Slow Settlements for Ad Spend and SaaS Subscriptions
Digital advertising and cloud tools are essential for international growth, but their billing cycles can be brutal on cash flow. Platforms often charge in advance or pull funds in a currency that triggers foreign transaction fees. Furthermore, reconciling dozens of recurring charges across a distributed team becomes an administrative headache. A better approach is to centralize these payments on virtual cards with built-in spend controls. Each team or function gets a dedicated card with a set limit, so you never lose sight of where the money goes and can stop overspend before it happens.
Unplanned Supplier Payout Delays
Global supply chains rely on timely payments. If your supplier in Asia cannot release an order until funds clear, a three-day payment delay can cascade into a week-long production holdup, and then into missed customer delivery dates. To avoid this, integrate payouts directly into your financial operations platform. Make one-off or batch payments to suppliers in their local currency, track the status in real time, and provide payment proof instantly so business relationships stay strong.
Overextending on Inventory Without Visibility
Businesses that stock physical goods internationally often misjudge how much working capital is tied up in inventory sitting in foreign warehouses or in transit. Without a consolidated view of cash positions across markets, it is easy to order too much and end up with trapped cash that should be funding expansion or payroll. Smart cash flow management means pairing inventory planning with real-time cash visibility, so every purchase decision is informed by actual available funds.
Payroll Friction Across Borders
Remote and distributed teams expect to be paid on time, in their preferred currency, without deductions that surprise them. Yet many companies still batch payroll manually, flying blind on exchange rates and incurring fees for every single transfer. Shifting to a unified payouts platform allows you to schedule global payroll, convert currencies at competitive rates, and deliver full value to employees while maintaining a predictable cash outflow.
Lack of Real-Time Spend Visibility
When your team spans multiple countries and each member uses a personal card for business expenses, you lose control over cash flow before the money even leaves the account. The result is runaway spend on software trials, uncapped ad budgets, and duplicate tools. Virtual cards with spend controls put the power back in finance leaders' hands. You can issue cards instantly, set per-transaction or monthly limits, and restrict spending to specific merchant categories. This transforms a reactive expense report culture into proactive cash flow management.

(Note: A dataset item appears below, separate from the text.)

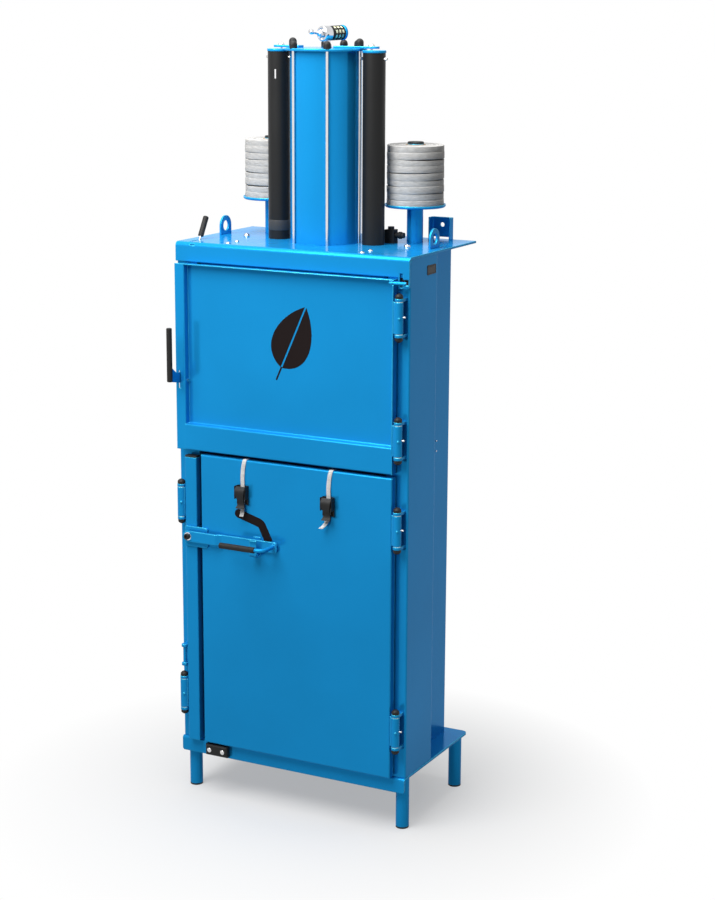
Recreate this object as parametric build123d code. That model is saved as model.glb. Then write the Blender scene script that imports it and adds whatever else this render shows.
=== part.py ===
from build123d import *
import os
from math import atan2, cos, pi, radians, sin

os.makedirs("parts", exist_ok=True)

# Recycling baler with an air cylinder on top, an upper filling door, a lower bale door
# and a lock bar. While it is modelled, x = 0 is the centre plane, y = 0 the front of the
# base lip with +Y to the back, and z = 0 the floor. At the end every piece is shifted so
# that the origin is the middle of the whole machine's box, on the floor.

# Sheets and plates
SHEET = 3.0
PLATE = 6.0
FIT = 0.03
RUNNING_FIT = 0.05
SEAT_GAP = 0.3

# Base plate, legs and feet
PLATE_WIDTH = 735.0
BASE_DEPTH = 430.0
BASE_TOP = 160.0
BASE_LIP = 44.0
BASE_BEND = 8.0
BASE_BACK_CORNER = 18.0
BASE_LIP_CORNER = 7.0
LEG_RADIUS = 19.0
LEG_WALL = 3.0
LEG_INSET = 23.2
LEG_X = PLATE_WIDTH / 2 - LEG_INSET
LEG_FRONT_Y = 37.6
LEG_BACK_INSET = 40.7
LEG_BACK_Y = BASE_DEPTH - LEG_BACK_INSET
FOOT_HEIGHT = 5.0
FOOT_PLUG = 18.0

# Chamber and columns
PLATE_OVERHANG = 1.0
BODY_HALF = PLATE_WIDTH / 2 - PLATE_OVERHANG
COLUMN_WIDTH = 63.0
CHAMBER_HALF = BODY_HALF - COLUMN_WIDTH
COLUMN_FRONT = 8.0
COLUMN_DEPTH = 170.0
COLUMN_BEND = 5.0
BACK_LEDGE = 27.0
CHAMBER_BACK = BASE_DEPTH - BACK_LEDGE
CHAMBER_BEND = 6.0

# Top plate
HEAD_TOP = 1632.0
HEAD_FRONT = 2.0
HEAD_SHORT = 2.0
HEAD_BACK = BASE_DEPTH - HEAD_SHORT
HEAD_LIP = 54.5
HEAD_LIP_BOTTOM = HEAD_TOP - HEAD_LIP
HEAD_BEND = 12.0
TAB_WIDTH = 33.5
TAB_LEFT = PLATE_WIDTH / 2 - TAB_WIDTH
TAB_DROP = 31.5
TAB_BOTTOM = HEAD_LIP_BOTTOM - TAB_DROP
TAB_CORNER = 8.0
TAB_SLOT_IN = 4.0
TAB_SLOT_WIDTH = 10.0
TAB_SLOT_DOWN = 14.0
TAB_SLOT_UP = 24.0
ROD_SLOT_EDGE = 2.5
ROD_SLOT_DOWN = 7.0
ROD_SLOT_UP = 8.0
LIP_NOTCH_ASIDE = 8.5
LIP_NOTCH_WIDTH = 15.0
LIP_NOTCH_LOW = 9.0
LIP_NOTCH_HIGH = 5.0
WINDOW_HALF = 12.0

# Press cylinder
PRESS_Y = 213.0
CYLINDER_RADIUS = 100.0
CYLINDER_WALL = 4.0
CYLINDER_LENGTH = 528.0
CYLINDER_TOP = HEAD_TOP + CYLINDER_LENGTH
CAP_RADIUS = 114.0
CAP_THICK = 7.0
TIE_CIRCLE = 105.0
TIE_RADIUS = 4.0
TIE_ANGLES = (-120, -60, 0, 60, 120, 180)
NUT_RADIUS = 11.0
NUT_HEIGHT = 21.0
LOWER_HEAD_THICK = 18.0
PISTON_THICK = 40.0
PISTON_TOP_GAP = 20.0
ROD_RADIUS = 25.0
PLATEN_GAP = 7.5
PLATEN_WIDTH = 2 * (CHAMBER_HALF - SHEET - PLATEN_GAP)
PLATEN_DEPTH = 378.0
PLATEN_DROP = 87.0
PLATEN_BOTTOM = HEAD_TOP - PLATEN_DROP
PLATEN_RIM = 40.0
PLATEN_SHEET = 5.0

# Guide tubes beside the cylinder, and their rods
GUIDE_X = 150.0
GUIDE_RADIUS = 31.5
GUIDE_WALL = 3.0
GUIDE_SHORT = 4.0
GUIDE_TOP = CYLINDER_TOP - GUIDE_SHORT
GUIDE_CAP_THICK = 7.0
GUIDE_ROD_RADIUS = 15.0
GUIDE_ROD_SHORT = 96.0
GUIDE_ROD_TOP = GUIDE_TOP - GUIDE_ROD_SHORT
SIGHT_SLOT_DROP = 49.0
SIGHT_SLOT_LENGTH = 28.0
SIGHT_SLOT_HIGH = GUIDE_TOP - SIGHT_SLOT_DROP
SIGHT_SLOT_LOW = SIGHT_SLOT_HIGH - SIGHT_SLOT_LENGTH
SIGHT_SLOT_WIDTH = 4.0
SIGHT_SLOT_TURN = 29.8
SIGHT_SLOT_ASIDE = 10.5

# Strips that hold the guide tubes to the cylinder cap
ARM_THICK = 6.0
ARM_WIDTH = 28.0
ARM_OUT = 164.0
LEFT_ARM_IN = 79.0
RIGHT_ARM_IN = 30.0
ARM_BOLT_X = 142.0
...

Ignoring the Hidden Cost of Cross-Border Fees
Wire transfer fees, intermediary bank charges, and opaque exchange rate markups bleed cash slowly but consistently. When you multiply these costs across dozens of transactions each month, the impact can be startling. Modern global payment tools reduce this friction by consolidating cross-border transactions through local payment rails, minimizing chain costs, and showing you exactly what you pay upfront. Over a year, these savings alone can cover a key new hire or fund a growth experiment.
Relying Too Heavily on Debt to Plug Gaps
Short-term financing is sometimes unavoidable, but repeatedly turning to loans or credit lines to cover operating expenses indicates a deeper cash flow design flaw. When your core business cannot self-fund its daily operations, you compound risk with interest costs that eat into already thin margins. The cure is not to eliminate financing entirely but to build a cash flow buffer through better receivables management, controlled outflows, and early visibility into upcoming obligations.
Building a Resilient Cash Flow System for Global Teams
Sustainable international growth demands that you treat cash flow as a discipline, not an afterthought. This means equipping your team with tools that give you a live picture of cash positions across all currencies, automating recurring payments to avoid late fees, and setting hard boundaries on spending through virtual cards. When you combine these capabilities with streamlined cross-border payment rails, your business gains the agility to scale without constantly worrying about cash crunches.
Start by auditing your current payment flows: map where delays occur, what fees you pay, and which currencies cause the most volatility. Then consolidate your operational banking and payments onto a platform designed for international teams. The result is less time firefighting cash gaps and more time building the products, relationships, and markets that matter.